Entretien / Gilles Pastor présente sa Conversation avec la Léa pendant le week-end Ça Tchatche ! Propos recueillis par Dorotée Aznar


Petit Bulletin : Pouvez-vous nous expliquer en quoi consiste cette création, s'agit-il uniquement d'une projection vidéo ? Gilles Pastor : Il s'agit d'une vidéo mise en scène. C'est entre l'installation et le spectacle ; on pourrait parler d'un spectacle qui mêle vidéo, acteur-technicien et machine à fumée. Concrètement, la Conversation avec la Léa est un plan-séquence de 25 minutes, les images n'ont pas été montées du tout. Qui est la Léa ?
La Léa est une fermière qui vend des tomes. Depuis quinze ans, elle est sourde, son langage s'est altéré et cela rend son commerce compliqué. En fait, ce plan raconte la difficulté de s'exprimer, pour elle et pour moi, c'est une sorte d'autoportrait sur la difficulté de s'exprimer. Comment avez-vous rencontré cette femme ?

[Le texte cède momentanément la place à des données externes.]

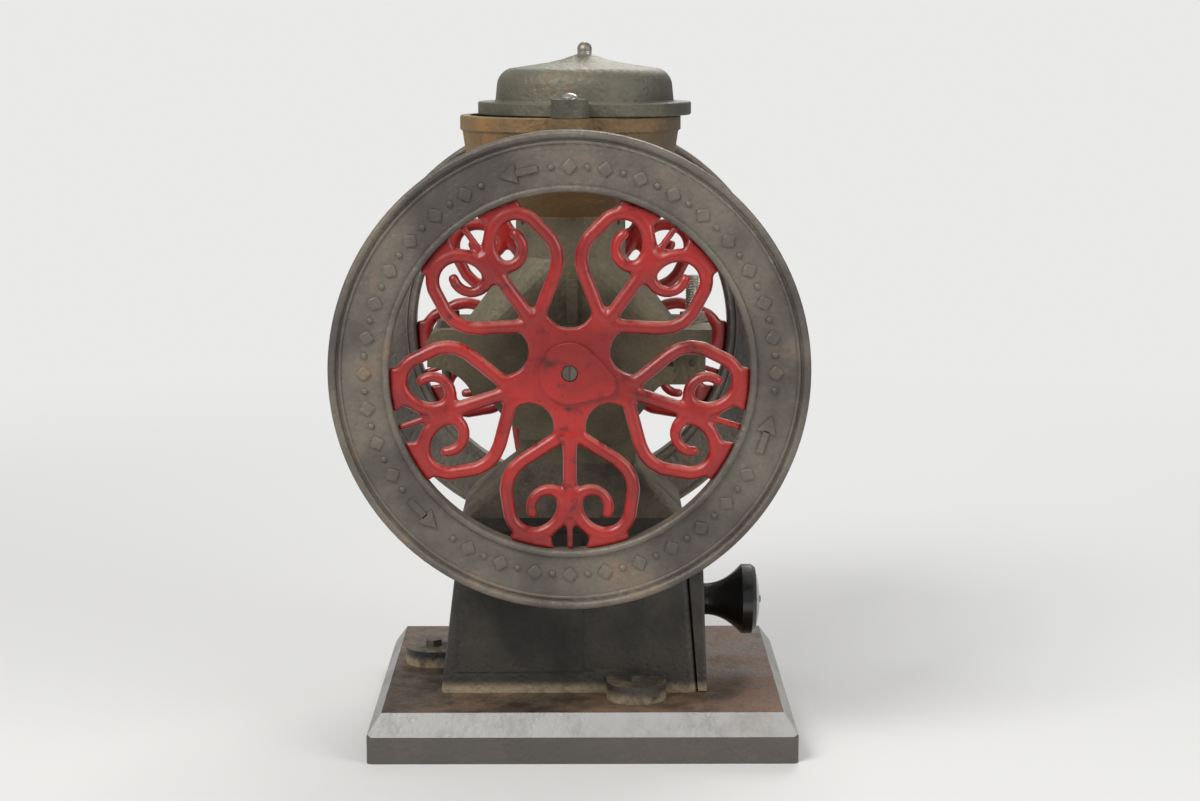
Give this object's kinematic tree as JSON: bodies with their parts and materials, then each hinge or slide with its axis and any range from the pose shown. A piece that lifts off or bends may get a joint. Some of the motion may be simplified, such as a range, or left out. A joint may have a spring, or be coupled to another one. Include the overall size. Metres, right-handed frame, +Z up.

La Léa vit dans le village de mon enfance. Mes tantes vont acheter des fromages chez elle, je les ai accompagnées. Puis j'y suis retourné, seul. Au départ, il ne s'agissait pas d'un projet artistique, je voulais capturer un moment. Plutôt que d'enfermer les moments dans ma mémoire, je les enferme dans ma caméra, c'est un peu névrotique. Il y a des moments de ma vie où il faut qu'il y ait une caméra, ce ne sont d'ailleurs pas forcément des moments intimes. Ce qui m'intéresse dans l'autofiction, ce n'est pas de parler de moi mais de partir d'une chose minuscule afin de l'ouvrir à l'universel. Vous travaillez sur le temps qui «ne sert à rien»…
On ne s'accorde jamais de temps vide, des arrêts pendant lesquels rien ne se passe. Ici, j'essaie de montrer comment en vingt minutes, rien ne se dit. L'empathie se noue hors des mots. Je travaille avec du matériel de vidéaste du dimanche pour garder les imperfections de l'image et du son. J'ai voulu voir ce que la caméra numérique peut produire comme sons et les informations que ces sons nous donnent sur l'espace, le bruit des insectes, les cloches des vaches, la violence du vent dans le micro pour un entendant… Mais ce n'est pas le handicap qui m'intéresse. Ce qui est vraiment étrange dans cette séquence ce n'est pas la Léa. Elle est à sa place. L'étrangeté, c'est la caméra, c'est ma présence. La Léa sait-elle que vous la filmez ?
Quand elle me demande si je filme… Je lui réponds non…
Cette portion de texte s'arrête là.